** Recorded information **
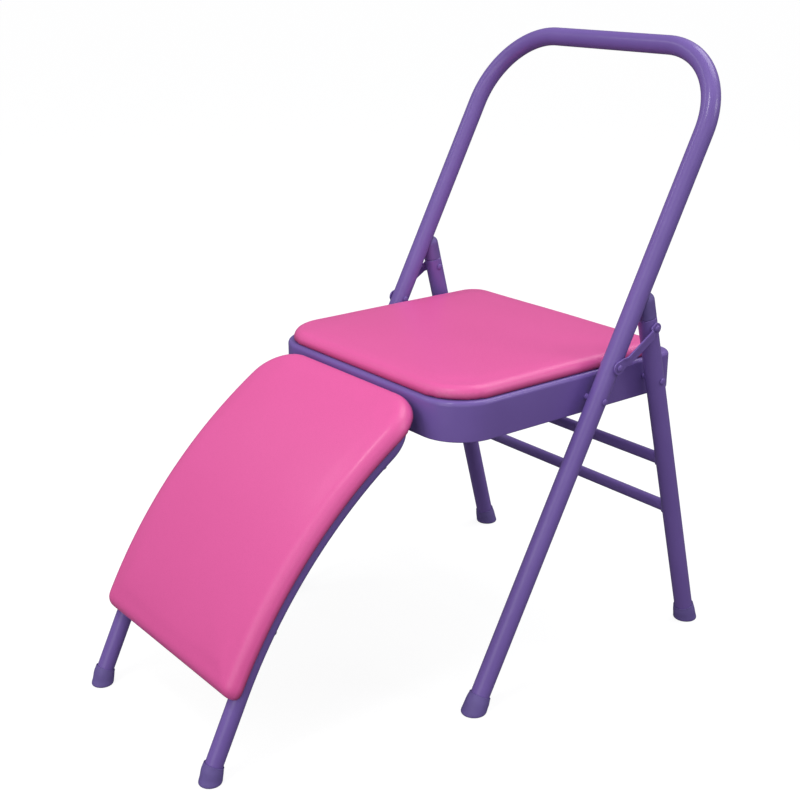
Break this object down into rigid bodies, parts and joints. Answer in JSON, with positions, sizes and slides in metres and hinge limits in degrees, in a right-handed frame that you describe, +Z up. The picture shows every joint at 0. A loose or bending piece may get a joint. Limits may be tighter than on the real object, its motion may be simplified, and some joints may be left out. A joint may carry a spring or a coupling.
{
  "type": "folding yoga chair",
  "caption": "Backless folding yoga chair of painted tube with a padded seat, hinge links that fold it flat, and an arched padded rest hooked to the front of the seat.",
  "frame": {"origin": "middle of the footprint, on the floor", "axes": "+Z is up; the front of the seat and the arched rest point towards -Y; +X is the right side as seen by someone who looks along -Y from the back"},
  "size_m": [0.4668, 0.7789, 0.8024],
  "materials": {
    "painted_steel": "satin powder coat, violet",
    "vinyl": "smooth matt artificial leather, pink",
    "rubber": "matt moulded rubber, dark violet",
    "plywood": "plain plywood",
    "plated_steel": "zinc plated"
  },
  "bodies": {
    "front_frame": {"front_hoop": "painted_steel", "front_foot_right": "rubber", "front_foot_left": "rubber", "seat_rivet_right": "painted_steel", "seat_rivet_left": "painted_steel", "link_rivet_right": "painted_steel", "link_rivet_left": "painted_steel"},
    "seat": {"seat_pan": "painted_steel", "seat_cushion": "vinyl", "seat_board": "plywood", "seat_screw_front_right": "plated_steel", "seat_screw_front_left": "plated_steel", "seat_screw_rear_right": "plated_steel", "seat_screw_rear_left": "plated_steel", "pivot_plate_right": "painted_steel", "pivot_plate_left": "painted_steel", "seat_boss_right": "painted_steel", "seat_boss_left": "painted_steel", "leg_boss_right": "painted_steel", "leg_boss_left": "painted_steel", "rest_hook_right": "painted_steel", "rest_hook_left": "painted_steel"},
    "rear_legs": {"rear_leg_right": "painted_steel", "rear_leg_left": "painted_steel", "rear_foot_right": "rubber", "rear_foot_left": "rubber", "leg_rivet_right": "painted_steel", "leg_rivet_left": "painted_steel", "leg_button_right": "painted_steel", "leg_button_left": "painted_steel", "leg_cap_right": "rubber", "leg_cap_left": "rubber", "upper_stretcher": "painted_steel", "lower_stretcher": "painted_steel"},
    "hinge_links": {"hinge_link_right": "painted_steel", "hinge_link_left": "painted_steel", "link_end_rivet_right": "painted_steel", "link_end_rivet_left": "painted_steel"},
    "front_rest": {"rest_frame": "painted_steel", "rest_board": "plywood", "rest_pad": "vinyl", "rest_screw_lower_right": "plated_steel", "rest_screw_lower_left": "plated_steel", "rest_screw_upper_right": "plated_steel", "rest_screw_upper_left": "plated_steel", "rest_foot_right": "rubber", "rest_foot_left": "rubber"}
  },
  "joints": [
    {"name": "seat_fold", "type": "hinge", "parent": "front_frame", "child": "seat", "pos_m": [0, 0.15749, 0.3742], "axis": [-1, 0, 0], "range_deg": [0, 105]},
    {"name": "rear_leg_fold", "type": "hinge", "parent": "seat", "child": "rear_legs", "pos_m": [0, 0.26411, 0.3798], "axis": [1, 0, 0], "range_deg": [0, 63]},
    {"name": "link_fold", "type": "hinge", "parent": "front_frame", "child": "hinge_links", "pos_m": [0, 0.17903, 0.415], "axis": [-1, 0, 0], "range_deg": [0, 127.5]},
    {"name": "rest_swing", "type": "hinge", "parent": "seat", "child": "front_rest", "pos_m": [0, -0.08005, 0.36955], "axis": [1, 0, 0], "range_deg": [0, 60]}
  ],
  "couplings": [
    {"joint": "rear_leg_fold", "follows": "seat_fold", "ratio": 0.5981},
    {"joint": "link_fold", "follows": "seat_fold", "ratio": 1.2124}
  ]
}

** Stated exercise **
Quote the data above in full, changing nothing.

** Answer for the task **
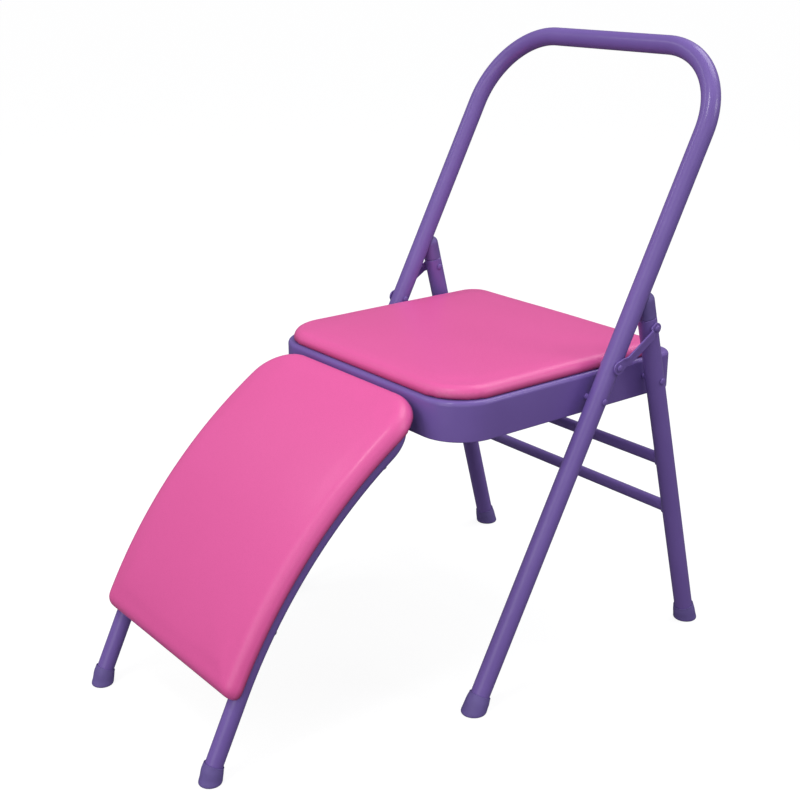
Break this object down into rigid bodies, parts and joints. Answer in JSON, with positions, sizes and slides in metres and hinge limits in degrees, in a right-handed frame that you describe, +Z up. The picture shows every joint at 0. A loose or bending piece may get a joint. Limits may be tighter than on the real object, its motion may be simplified, and some joints may be left out. A joint may carry a spring or a coupling.
{
  "type": "folding yoga chair",
  "caption": "Backless folding yoga chair of painted tube with a padded seat, hinge links that fold it flat, and an arched padded rest hooked to the front of the seat.",
  "frame": {"origin": "middle of the footprint, on the floor", "axes": "+Z is up; the front of the seat and the arched rest point towards -Y; +X is the right side as seen by someone who looks along -Y from the back"},
  "size_m": [0.4668, 0.7789, 0.8024],
  "materials": {
    "painted_steel": "satin powder coat, violet",
    "vinyl": "smooth matt artificial leather, pink",
    "rubber": "matt moulded rubber, dark violet",
    "plywood": "plain plywood",
    "plated_steel": "zinc plated"
  },
  "bodies": {
    "front_frame": {"front_hoop": "painted_steel", "front_foot_right": "rubber", "front_foot_left": "rubber", "seat_rivet_right": "painted_steel", "seat_rivet_left": "painted_steel", "link_rivet_right": "painted_steel", "link_rivet_left": "painted_steel"},
    "seat": {"seat_pan": "painted_steel", "seat_cushion": "vinyl", "seat_board": "plywood", "seat_screw_front_right": "plated_steel", "seat_screw_front_left": "plated_steel", "seat_screw_rear_right": "plated_steel", "seat_screw_rear_left": "plated_steel", "pivot_plate_right": "painted_steel", "pivot_plate_left": "painted_steel", "seat_boss_right": "painted_steel", "seat_boss_left": "painted_steel", "leg_boss_right": "painted_steel", "leg_boss_left": "painted_steel", "rest_hook_right": "painted_steel", "rest_hook_left": "painted_steel"},
    "rear_legs": {"rear_leg_right": "painted_steel", "rear_leg_left": "painted_steel", "rear_foot_right": "rubber", "rear_foot_left": "rubber", "leg_rivet_right": "painted_steel", "leg_rivet_left": "painted_steel", "leg_button_right": "painted_steel", "leg_button_left": "painted_steel", "leg_cap_right": "rubber", "leg_cap_left": "rubber", "upper_stretcher": "painted_steel", "lower_stretcher": "painted_steel"},
    "hinge_links": {"hinge_link_right": "painted_steel", "hinge_link_left": "painted_steel", "link_end_rivet_right": "painted_steel", "link_end_rivet_left": "painted_steel"},
    "front_rest": {"rest_frame": "painted_steel", "rest_board": "plywood", "rest_pad": "vinyl", "rest_screw_lower_right": "plated_steel", "rest_screw_lower_left": "plated_steel", "rest_screw_upper_right": "plated_steel", "rest_screw_upper_left": "plated_steel", "rest_foot_right": "rubber", "rest_foot_left": "rubber"}
  },
  "joints": [
    {"name": "seat_fold", "type": "hinge", "parent": "front_frame", "child": "seat", "pos_m": [0, 0.15749, 0.3742], "axis": [-1, 0, 0], "range_deg": [0, 105]},
    {"name": "rear_leg_fold", "type": "hinge", "parent": "seat", "child": "rear_legs", "pos_m": [0, 0.26411, 0.3798], "axis": [1, 0, 0], "range_deg": [0, 63]},
    {"name": "link_fold", "type": "hinge", "parent": "front_frame", "child": "hinge_links", "pos_m": [0, 0.17903, 0.415], "axis": [-1, 0, 0], "range_deg": [0, 127.5]},
    {"name": "rest_swing", "type": "hinge", "parent": "seat", "child": "front_rest", "pos_m": [0, -0.08005, 0.36955], "axis": [1, 0, 0], "range_deg": [0, 60]}
  ],
  "couplings": [
    {"joint": "rear_leg_fold", "follows": "seat_fold", "ratio": 0.5981},
    {"joint": "link_fold", "follows": "seat_fold", "ratio": 1.2124}
  ]
}